Note that the definition of closed operator is different from that of continuous in that we impose the additional hypothesis that the sequence $(Tx_{n})_{n=1}^{\infty}$ converges and don’t a priori require that $x\in\mathcal{D}(T)$.

Lemma 1. Suppose $T: \mathcal{D}(T)\rightarrow\mathbb{Y}$ is a closed linear operator between Banach spaces. If the inverse $T^{-1}$ exists in $\mathbb{Y}$, then $T^{-1}:\mathcal{R}(T)\rightarrow\mathbb{X}$ is closed.

Proof. Suppose $y_{n}=Tx_{n}$ is a sequence in $\mathcal{R}(T)$ such that $y_{n}\rightarrow y\in\mathbb{Y}$ and $x_{n}=T^{-1}y_{n}\rightarrow x\in\mathbb{X}$. Since $T$ is closed, $y=Tx\Longleftrightarrow x=T^{-1}y$. $\Box$

Lemma 2. Suppose $\mathbb{X},\mathbb{Y}$ are Banach spaces and that $T: \mathbb{X}\rightarrow\mathbb{Y}$ is an injective, closed linear operator. Then $T^{-1}: \mathcal{R}(T)\rightarrow\mathbb{Y}$ is bounded if and only if $\mathcal{R}(T)$ is closed.

Proof. First, suppose that $\left\|T^{-1}\right\|<\infty$. Let $y_{n}=Tx_{n}$ be a sequence in $\mathcal{R}(T)$ such that $y_{n}\rightarrow y$. Then $(y_{n})_{n=1}^{\infty}$ is a Cauchy seqence in $\mathbb{Y}$. For $n,m\in\mathbb{Z}^{\geq 1}$,

$\begin{array}{lcl}\displaystyle\left\|x_{n}-x_{m}\right\|=\left\|T^{-1}(Tx_{n})-T^{-1}(Tx_{m})\right\|&=&\displaystyle\left\|T^{-1}\right\|\left\|Tx_{n}-Tx_{m}\right\|\\&=&\displaystyle\left\|T^{-1}\right\|\left\|y_{n}-y_{m}\right\|,\end{array}$

which implies that $(x_{n})_{n=1}^{\infty}$ is a Cauchy sequence in $\mathbb{X}$. By completeness, $x_{n}\rightarrow x\in\mathbb{X}$. Since $T$ is closed, $y=Tx\in\mathcal{R}(T)$.

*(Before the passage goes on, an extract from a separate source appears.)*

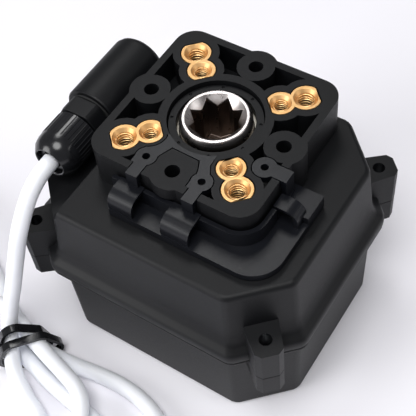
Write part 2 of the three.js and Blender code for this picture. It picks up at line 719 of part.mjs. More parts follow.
function cover() {
  const top = PARTING_Z - GAP;
  let shell = caseLoft([
    [0, 4.6], [0.5, 3.9], [1.6, 3.5], [PARTING_Z - 4.7, 3.05], [PARTING_Z - 4.2, 3],
    [PARTING_Z - 3.8, 2.5], [PARTING_Z - 3.1, 1.5], [PARTING_Z - 2.1, 0.7],
    [PARTING_Z - 0.9, 0.2], [top, 0.3],
  ]);
  for (const lug of lugs) {
    shell = shell.add(lugBlock(lug, LUG_BOTTOM_Z, top));
  }
  shell = shell.subtract(caseLoft([[WALL, 7], [PARTING_Z + 1, 6.2]]));
  for (const lug of lugs) {
    shell = shell.subtract(post(lug.x, lug.y, SCREW_R + GAP, LUG_BOTTOM_Z - 1, top + 1, 16));
    const head = post(lug.x, lug.y, SCREW_HEAD_R + GAP, LUG_BOTTOM_Z - 8, LUG_BOTTOM_Z + SCREW_HEAD_H + 1, 20);
    shell = shell.subtract(head);
  }
  // groove for the gasket
  shell = shell.subtract(gasketRing(GAP));
  // indicator window seat and opening, override opening
  shell = cut(
    shell,
    post(0, 0, WINDOW_R + GAP, -1, WINDOW_T + GAP, 40),
    post(0, 0, WINDOW_OPENING_R, -1, WALL + 1, 32),
    post(...overrideAt, PLUG_R, -1, WALL + 1, 24),
    post(...overrideAt, PLUG_R + 1 + GAP, -1, 1.3, 24),
  );
  return shell;
}

function gasketRing(margin) {
  const outer = caseLoft([[PARTING_Z - 1.6 - margin, 3.4 - margin], [PARTING_Z, 3.4 - margin]]);
  const inner = caseLoft([[PARTING_Z - 3, 5 + margin], [PARTING_Z + 1, 5 + margin]]);
  return outer.subtract(inner);
}

function gasket() {
  return gasketRing(0).intersect(block(-60, 60, -60, 60, 0, PARTING_Z - 0.1));
}

function coverScrew(lug) {
  const headZ = LUG_BOTTOM_Z + 0.6;
  const socket = new THREE.CylinderGeometry(1.45, 1.45, 3, 6);
  socket.rotateX(Math.PI / 2);
  const screw = turned([
    [0, 0], [SCREW_HEAD_R, 0], [SCREW_HEAD_R, SCREW_HEAD_H], [SCREW_R, SCREW_HEAD_H],
    [SCREW_R, SCREW_HEAD_H + SCREW_LENGTH - 0.6], [SCREW_R - 0.5, SCREW_HEAD_H + SCREW_LENGTH],
    [0, SCREW_HEAD_H + SCREW_LENGTH],
  ], 16);
  return moved(screw.subtract(toSolid(socket)), lug.x, lug.y, headZ);
}

// ---------------------------------------------------------------- output drive

function threadInsert(angle) {
  const z0 = FACE_Z - INSERT_LENGTH;
  let insert = insertOutline(0, z0, FACE_Z, 28);
  for (const [r, core] of [[F05_R, M6_CORE_R], [F03_R, M5_CORE_R]]) {
    const bore = turned([
      [0, z0 - 1], [core, z0 - 1], [core, FACE_Z - 1], [core + 0.9, FACE_Z], [core + 0.9, FACE_Z + 1],
      [0, FACE_Z + 1],
    ], 20);
    insert = insert.subtract(moved(bore, r, 0));
  }
  return insert.rotate([0, 0, angle]);
}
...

Now suppose that $\mathcal{R}(T)$ is closed. Then $\mathcal{R}(T)$ is a Banach space and $T^{-1}: \mathcal{R}(T)\rightarrow\mathbb{X}$ is closed by Lemma 1. We can apply the Closed Graph Theorem, which is equivalent to the Bounded Inverse Theorem, to obtain that $T^{-1}$ is continuous or equivalently, bounded. $\Box$

We have enough tools to show that that $\mathcal{R}(T)$ is necessarily finite-dimensional if $T: \mathbb{X}\rightarrow\mathbb{Y}$ is a compact, linear operator such that $\mathcal{R}(T)$ is a closed subspace of $\mathbb{Y}$. A compact operator is a fortiori closed, and if $\mathcal{R}(T)$ is closed, then $\mathcal{R}(T)$ is a Banach space and $T^{-1}: \mathcal{R}(T)\rightarrow\mathbb{Y}$ is a closed linear operator between Banach spaces by Lemma 1. By Lemma 2, $\left\|T^{-1}\right\|<\infty$, but this contradicts the result of yesterday’s post.